The Government launched a Further Fund Offer (FFO) of the CPSE ETF Scheme. Overall,
the issue got oversubscribed by 2.30 times – Rs. 13,802 crore worth of
applications were received as against the maximum issue size of Rs.
6,000 crore. The
number of Retail applications was 2,70,712 (approx. 7 times the Retail
applications received during first tranche held in March 2014), with
corresponding value of Rs. 2,465 crore. This was one of the largest
retail offering (Government / Private) in capital market in last few
years. The Government realized an amount to the tune of Rs. 6000 crore through this offer.
4) Strategic Disinvestment
As
a part of the initiative to fast-track strategic disinvestment of
CPSEs, the Core Group of Secretaries on Disinvestment (CGD) was
constituted on 21st March, 2016. Based
on the report of the NITI Aayog and the recommendations of CGD, the
Cabinet Committee on Economic Affairs (CCEA) in its meeting held on 27th
October, 2016, has approved, ‘in-principle’ the proposal for strategic
disinvestment of some CPSEs, units of CPSEs and subsidiaries of CPSEs.
For the purpose of uniformity and efficient implementation of strategic disinvestment transactions, the 'flow of activities'
to be completed within a specified time in respect of disinvestment of
Government equity as well as disinvestment of equity of parent CPSE,
subsidiary and sale of units of CPSEs has been prepared and communicated
to the concerned Administrative Ministries/Departments for completion
of the activities within the specified timeline.
These
efforts are in sync with the Union Finance Minister Shri Arun Jaitley’s
Budget Speech of 2015-16 where he had stated that “the budget reflects
considerable scaling-up of disinvestment figures. This will include both
disinvestment in loss making units and some strategic disinvestment.”
The
objective of strategic disinvestment includes the Government exiting
from non-strategic business, unlocking optimum economic potential by
promoting efficiency & professional management in such companies.
5) Promotion of payments through cards and digital means
To
promote digital payments, BHIM application has been launched that
facilitates digital payment transactions through UPI and USSD modes.

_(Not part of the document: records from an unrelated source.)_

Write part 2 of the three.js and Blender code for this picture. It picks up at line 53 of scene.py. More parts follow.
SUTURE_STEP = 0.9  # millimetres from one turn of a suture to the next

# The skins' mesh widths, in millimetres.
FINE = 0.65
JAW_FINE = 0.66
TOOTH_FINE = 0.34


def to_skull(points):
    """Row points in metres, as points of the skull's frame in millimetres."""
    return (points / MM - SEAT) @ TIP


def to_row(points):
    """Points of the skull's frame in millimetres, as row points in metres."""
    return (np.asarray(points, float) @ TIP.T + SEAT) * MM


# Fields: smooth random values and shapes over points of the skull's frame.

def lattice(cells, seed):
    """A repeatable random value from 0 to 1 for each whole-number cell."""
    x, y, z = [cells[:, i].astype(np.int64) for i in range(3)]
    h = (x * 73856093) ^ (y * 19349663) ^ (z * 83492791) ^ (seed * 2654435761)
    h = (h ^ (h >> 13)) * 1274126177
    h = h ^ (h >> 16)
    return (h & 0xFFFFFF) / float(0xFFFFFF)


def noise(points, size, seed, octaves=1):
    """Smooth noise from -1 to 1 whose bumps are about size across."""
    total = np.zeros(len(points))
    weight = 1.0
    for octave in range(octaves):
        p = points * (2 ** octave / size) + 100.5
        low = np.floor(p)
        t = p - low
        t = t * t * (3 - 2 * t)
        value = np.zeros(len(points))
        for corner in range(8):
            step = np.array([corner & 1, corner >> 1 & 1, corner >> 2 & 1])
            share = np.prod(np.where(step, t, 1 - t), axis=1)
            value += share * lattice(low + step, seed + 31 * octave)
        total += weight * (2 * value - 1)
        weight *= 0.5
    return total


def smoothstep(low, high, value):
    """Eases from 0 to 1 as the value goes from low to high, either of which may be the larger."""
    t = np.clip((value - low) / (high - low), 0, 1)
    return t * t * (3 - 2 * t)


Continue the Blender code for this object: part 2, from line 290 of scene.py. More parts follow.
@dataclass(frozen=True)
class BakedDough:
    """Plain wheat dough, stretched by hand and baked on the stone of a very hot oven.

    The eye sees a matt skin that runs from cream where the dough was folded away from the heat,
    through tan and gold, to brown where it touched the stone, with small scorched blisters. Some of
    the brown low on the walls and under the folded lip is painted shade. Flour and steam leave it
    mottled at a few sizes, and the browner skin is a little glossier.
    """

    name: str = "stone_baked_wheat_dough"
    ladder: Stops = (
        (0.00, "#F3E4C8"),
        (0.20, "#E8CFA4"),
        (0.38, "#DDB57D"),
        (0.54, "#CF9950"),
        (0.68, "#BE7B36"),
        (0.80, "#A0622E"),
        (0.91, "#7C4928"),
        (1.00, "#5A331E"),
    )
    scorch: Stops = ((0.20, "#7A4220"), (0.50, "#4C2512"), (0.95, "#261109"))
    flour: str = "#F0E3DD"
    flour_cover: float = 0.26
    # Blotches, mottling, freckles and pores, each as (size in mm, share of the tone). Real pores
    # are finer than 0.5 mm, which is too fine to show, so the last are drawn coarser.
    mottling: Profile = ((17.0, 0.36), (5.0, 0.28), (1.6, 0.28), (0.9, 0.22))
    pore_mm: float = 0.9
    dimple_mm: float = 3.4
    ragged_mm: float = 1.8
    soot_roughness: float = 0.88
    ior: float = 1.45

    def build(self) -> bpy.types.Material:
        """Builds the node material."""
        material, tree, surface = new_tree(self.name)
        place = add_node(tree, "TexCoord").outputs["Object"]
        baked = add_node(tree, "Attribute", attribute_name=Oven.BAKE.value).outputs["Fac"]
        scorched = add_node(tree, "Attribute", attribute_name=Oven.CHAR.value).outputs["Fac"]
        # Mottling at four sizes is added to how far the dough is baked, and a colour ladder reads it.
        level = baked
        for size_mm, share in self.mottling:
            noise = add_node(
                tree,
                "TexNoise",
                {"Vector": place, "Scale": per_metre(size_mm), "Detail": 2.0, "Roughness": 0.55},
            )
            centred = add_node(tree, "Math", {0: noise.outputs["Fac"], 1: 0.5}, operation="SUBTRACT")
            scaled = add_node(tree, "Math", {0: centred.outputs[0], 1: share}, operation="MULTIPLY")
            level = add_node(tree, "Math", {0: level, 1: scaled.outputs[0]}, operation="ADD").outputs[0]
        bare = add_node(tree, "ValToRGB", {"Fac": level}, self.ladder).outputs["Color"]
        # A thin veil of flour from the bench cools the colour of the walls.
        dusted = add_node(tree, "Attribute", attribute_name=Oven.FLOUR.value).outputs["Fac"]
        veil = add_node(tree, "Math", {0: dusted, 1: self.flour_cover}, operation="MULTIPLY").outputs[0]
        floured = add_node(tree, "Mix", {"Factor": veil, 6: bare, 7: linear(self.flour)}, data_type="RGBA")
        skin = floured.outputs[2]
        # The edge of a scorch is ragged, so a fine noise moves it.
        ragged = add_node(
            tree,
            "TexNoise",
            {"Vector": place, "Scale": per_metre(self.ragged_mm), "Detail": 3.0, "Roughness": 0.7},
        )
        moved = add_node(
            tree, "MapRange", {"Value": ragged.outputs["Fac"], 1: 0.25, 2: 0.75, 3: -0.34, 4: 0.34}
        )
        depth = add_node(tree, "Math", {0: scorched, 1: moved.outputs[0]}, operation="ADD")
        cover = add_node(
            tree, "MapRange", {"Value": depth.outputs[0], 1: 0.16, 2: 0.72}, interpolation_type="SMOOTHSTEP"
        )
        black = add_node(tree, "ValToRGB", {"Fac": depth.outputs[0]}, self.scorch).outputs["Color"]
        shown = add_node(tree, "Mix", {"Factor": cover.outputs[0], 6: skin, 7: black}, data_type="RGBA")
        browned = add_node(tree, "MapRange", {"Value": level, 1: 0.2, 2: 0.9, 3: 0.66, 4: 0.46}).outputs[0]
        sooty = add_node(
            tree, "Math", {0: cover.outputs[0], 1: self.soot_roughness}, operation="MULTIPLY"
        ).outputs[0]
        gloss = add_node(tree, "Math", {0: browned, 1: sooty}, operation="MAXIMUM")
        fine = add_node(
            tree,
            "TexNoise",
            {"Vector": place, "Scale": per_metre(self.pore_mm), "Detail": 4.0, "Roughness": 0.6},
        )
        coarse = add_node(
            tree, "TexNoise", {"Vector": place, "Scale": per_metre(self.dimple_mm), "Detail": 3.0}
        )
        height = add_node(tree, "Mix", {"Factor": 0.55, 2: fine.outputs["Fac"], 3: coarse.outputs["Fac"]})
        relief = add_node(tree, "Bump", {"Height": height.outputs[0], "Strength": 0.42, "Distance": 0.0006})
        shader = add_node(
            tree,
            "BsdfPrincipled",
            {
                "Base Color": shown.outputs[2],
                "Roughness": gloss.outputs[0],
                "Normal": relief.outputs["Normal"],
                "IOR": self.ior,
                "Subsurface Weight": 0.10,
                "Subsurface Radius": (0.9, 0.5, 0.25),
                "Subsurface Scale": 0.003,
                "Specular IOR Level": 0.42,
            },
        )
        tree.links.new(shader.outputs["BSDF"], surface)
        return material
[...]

The acceptance infrastructure is being ramped up through procurement of
Aadhaar ready PoS machines. Further, alternative acceptance options
through QR code have also been developed.
A
number of incentives have been provided to encourage digital payments
amongst merchants and consumers. Capacity building and awareness
campaigns have been launched by various Departments and State
Governments to promote digital payments. The Business Correspondents
network is being expanded through inclusion of Fair Price Shops and Post
Offices to provide digital transaction options at various
geographically convenient locations. Seeding of Aadhaar and mobile
numbers in the bank accounts is also underway to enable the
accountholders to undertake transactions through mobiles or Aadhaar
authentications.
6) Time-bound listing of CPSEs on Stock Exchanges
The
Budget 2017-18 announced to put in place a revised mechanism and
procedure to ensure time bound listing of identified CPSEs on stock
exchanges. This will enable unlocking the true value of the company and
promote ‘people’s ownership’ by encouraging public participation in
CPSEs, making them accountable to its shareholders. DIPAM has issued
circular dated 17.02.2017 on the mechanism and procedure, along with a
list of activities with indicative timelines, for time bound listing of
CPSEs by all the Administrative Ministries/Departments.